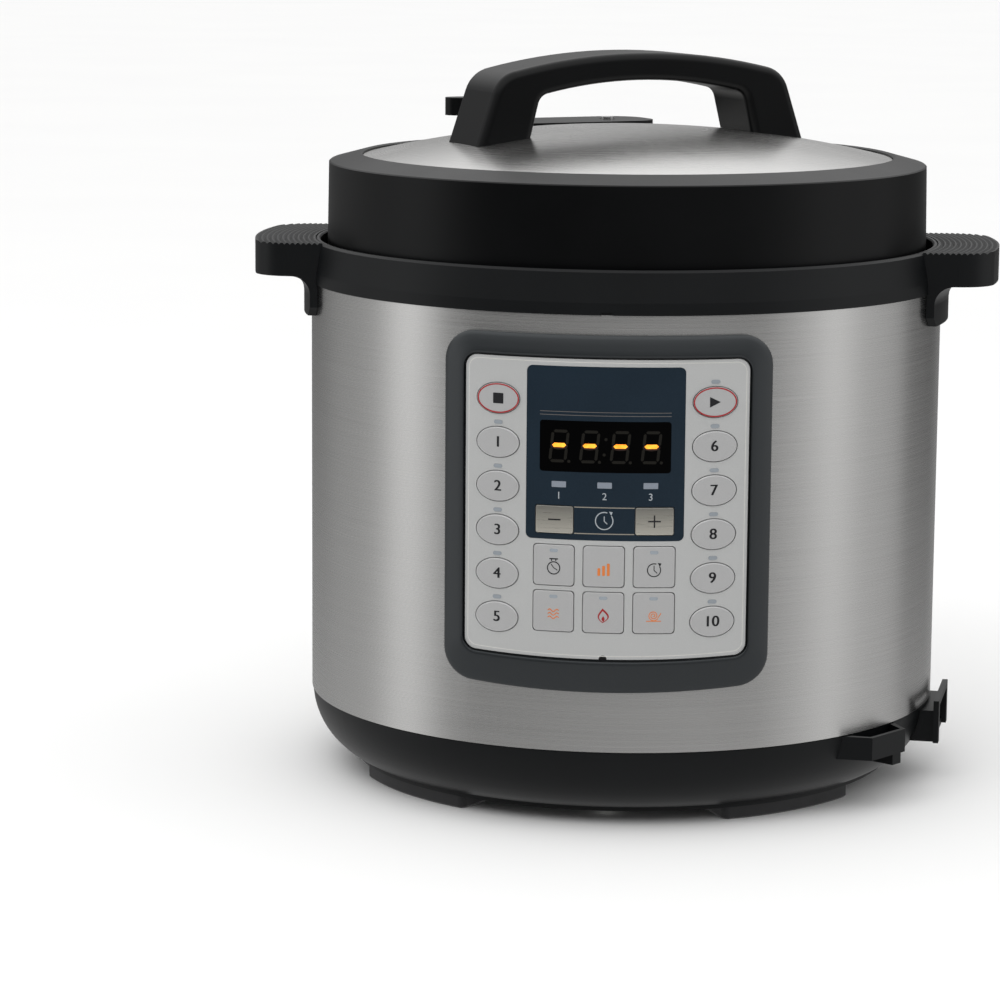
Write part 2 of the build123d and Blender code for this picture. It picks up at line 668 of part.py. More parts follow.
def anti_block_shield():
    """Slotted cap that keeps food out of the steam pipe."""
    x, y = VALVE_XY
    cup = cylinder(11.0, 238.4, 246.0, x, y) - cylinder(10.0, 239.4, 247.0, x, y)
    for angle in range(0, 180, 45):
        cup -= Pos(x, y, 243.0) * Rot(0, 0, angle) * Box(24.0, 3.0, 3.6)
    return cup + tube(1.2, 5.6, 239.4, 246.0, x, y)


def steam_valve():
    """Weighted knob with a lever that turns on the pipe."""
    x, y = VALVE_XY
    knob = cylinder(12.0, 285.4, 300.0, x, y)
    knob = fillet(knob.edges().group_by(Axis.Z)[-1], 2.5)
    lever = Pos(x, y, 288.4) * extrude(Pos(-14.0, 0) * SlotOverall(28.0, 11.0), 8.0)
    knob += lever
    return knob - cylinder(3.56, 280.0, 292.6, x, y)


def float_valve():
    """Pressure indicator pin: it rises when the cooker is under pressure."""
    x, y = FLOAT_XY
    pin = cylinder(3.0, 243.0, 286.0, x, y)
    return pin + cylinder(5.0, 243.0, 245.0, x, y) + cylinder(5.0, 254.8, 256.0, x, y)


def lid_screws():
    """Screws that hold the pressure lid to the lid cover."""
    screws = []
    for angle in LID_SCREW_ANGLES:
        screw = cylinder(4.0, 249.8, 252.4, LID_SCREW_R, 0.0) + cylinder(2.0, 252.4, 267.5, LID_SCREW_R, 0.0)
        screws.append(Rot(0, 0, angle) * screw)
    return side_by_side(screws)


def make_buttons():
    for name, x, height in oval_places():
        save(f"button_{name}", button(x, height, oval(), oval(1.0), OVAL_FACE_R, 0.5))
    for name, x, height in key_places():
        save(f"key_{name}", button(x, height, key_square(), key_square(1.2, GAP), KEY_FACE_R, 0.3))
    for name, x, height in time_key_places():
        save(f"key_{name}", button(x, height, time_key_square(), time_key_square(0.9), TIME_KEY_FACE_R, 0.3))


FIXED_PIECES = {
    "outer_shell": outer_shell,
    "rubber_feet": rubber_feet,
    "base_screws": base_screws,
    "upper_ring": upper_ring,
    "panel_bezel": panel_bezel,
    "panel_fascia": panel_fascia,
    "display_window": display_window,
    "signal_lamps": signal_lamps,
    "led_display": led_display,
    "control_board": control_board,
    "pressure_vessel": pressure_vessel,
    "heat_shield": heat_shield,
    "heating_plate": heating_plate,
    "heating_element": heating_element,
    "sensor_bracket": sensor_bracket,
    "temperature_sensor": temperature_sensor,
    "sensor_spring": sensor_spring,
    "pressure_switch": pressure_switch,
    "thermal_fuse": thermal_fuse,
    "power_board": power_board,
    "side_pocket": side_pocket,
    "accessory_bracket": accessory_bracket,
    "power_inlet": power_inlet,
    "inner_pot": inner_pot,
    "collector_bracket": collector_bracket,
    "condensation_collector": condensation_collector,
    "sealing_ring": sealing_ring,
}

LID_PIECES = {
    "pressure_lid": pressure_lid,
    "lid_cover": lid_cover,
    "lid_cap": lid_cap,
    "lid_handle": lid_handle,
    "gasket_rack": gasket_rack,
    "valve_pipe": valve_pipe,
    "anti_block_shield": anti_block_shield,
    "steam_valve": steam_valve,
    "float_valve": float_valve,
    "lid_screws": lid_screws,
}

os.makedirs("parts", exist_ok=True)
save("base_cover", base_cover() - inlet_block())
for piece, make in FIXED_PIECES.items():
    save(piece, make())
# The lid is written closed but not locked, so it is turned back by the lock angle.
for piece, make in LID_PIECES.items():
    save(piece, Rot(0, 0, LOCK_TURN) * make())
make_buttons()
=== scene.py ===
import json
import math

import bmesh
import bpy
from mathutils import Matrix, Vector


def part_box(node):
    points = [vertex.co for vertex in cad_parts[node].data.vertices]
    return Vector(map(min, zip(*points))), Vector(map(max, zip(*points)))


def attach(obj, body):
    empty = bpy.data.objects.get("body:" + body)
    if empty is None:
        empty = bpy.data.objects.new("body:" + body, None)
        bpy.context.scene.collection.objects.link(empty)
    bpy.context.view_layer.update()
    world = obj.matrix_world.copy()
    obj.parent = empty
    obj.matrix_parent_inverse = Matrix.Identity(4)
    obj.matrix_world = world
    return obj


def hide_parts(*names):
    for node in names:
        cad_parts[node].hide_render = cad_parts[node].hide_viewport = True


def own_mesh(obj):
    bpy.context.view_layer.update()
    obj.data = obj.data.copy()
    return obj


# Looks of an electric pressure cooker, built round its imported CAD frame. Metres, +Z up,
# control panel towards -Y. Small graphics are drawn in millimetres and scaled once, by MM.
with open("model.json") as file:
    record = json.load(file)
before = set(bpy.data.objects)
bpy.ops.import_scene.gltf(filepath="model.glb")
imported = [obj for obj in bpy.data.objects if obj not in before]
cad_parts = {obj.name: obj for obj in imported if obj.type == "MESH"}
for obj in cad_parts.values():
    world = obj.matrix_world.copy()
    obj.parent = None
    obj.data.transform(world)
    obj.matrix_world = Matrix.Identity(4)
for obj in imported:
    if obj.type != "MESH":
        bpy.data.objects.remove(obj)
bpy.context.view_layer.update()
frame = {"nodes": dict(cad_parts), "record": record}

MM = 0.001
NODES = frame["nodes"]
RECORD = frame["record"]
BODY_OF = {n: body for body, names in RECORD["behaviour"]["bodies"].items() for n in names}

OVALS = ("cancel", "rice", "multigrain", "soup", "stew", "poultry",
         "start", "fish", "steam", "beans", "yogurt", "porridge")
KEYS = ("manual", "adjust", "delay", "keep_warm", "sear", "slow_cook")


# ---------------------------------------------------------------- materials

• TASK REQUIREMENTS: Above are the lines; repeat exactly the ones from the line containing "# The lid is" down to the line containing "bpy.data.objects.remove(obj)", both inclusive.

• FINAL RESULT:
# The lid is written closed but not locked, so it is turned back by the lock angle.
for piece, make in LID_PIECES.items():
    save(piece, Rot(0, 0, LOCK_TURN) * make())
make_buttons()
=== scene.py ===
import json
import math

import bmesh
import bpy
from mathutils import Matrix, Vector


def part_box(node):
    points = [vertex.co for vertex in cad_parts[node].data.vertices]
    return Vector(map(min, zip(*points))), Vector(map(max, zip(*points)))


def attach(obj, body):
    empty = bpy.data.objects.get("body:" + body)
    if empty is None:
        empty = bpy.data.objects.new("body:" + body, None)
        bpy.context.scene.collection.objects.link(empty)
    bpy.context.view_layer.update()
    world = obj.matrix_world.copy()
    obj.parent = empty
    obj.matrix_parent_inverse = Matrix.Identity(4)
    obj.matrix_world = world
    return obj


def hide_parts(*names):
    for node in names:
        cad_parts[node].hide_render = cad_parts[node].hide_viewport = True


def own_mesh(obj):
    bpy.context.view_layer.update()
    obj.data = obj.data.copy()
    return obj


# Looks of an electric pressure cooker, built round its imported CAD frame. Metres, +Z up,
# control panel towards -Y. Small graphics are drawn in millimetres and scaled once, by MM.
with open("model.json") as file:
    record = json.load(file)
before = set(bpy.data.objects)
bpy.ops.import_scene.gltf(filepath="model.glb")
imported = [obj for obj in bpy.data.objects if obj not in before]
cad_parts = {obj.name: obj for obj in imported if obj.type == "MESH"}
for obj in cad_parts.values():
    world = obj.matrix_world.copy()
    obj.parent = None
    obj.data.transform(world)
    obj.matrix_world = Matrix.Identity(4)
for obj in imported:
    if obj.type != "MESH":
        bpy.data.objects.remove(obj)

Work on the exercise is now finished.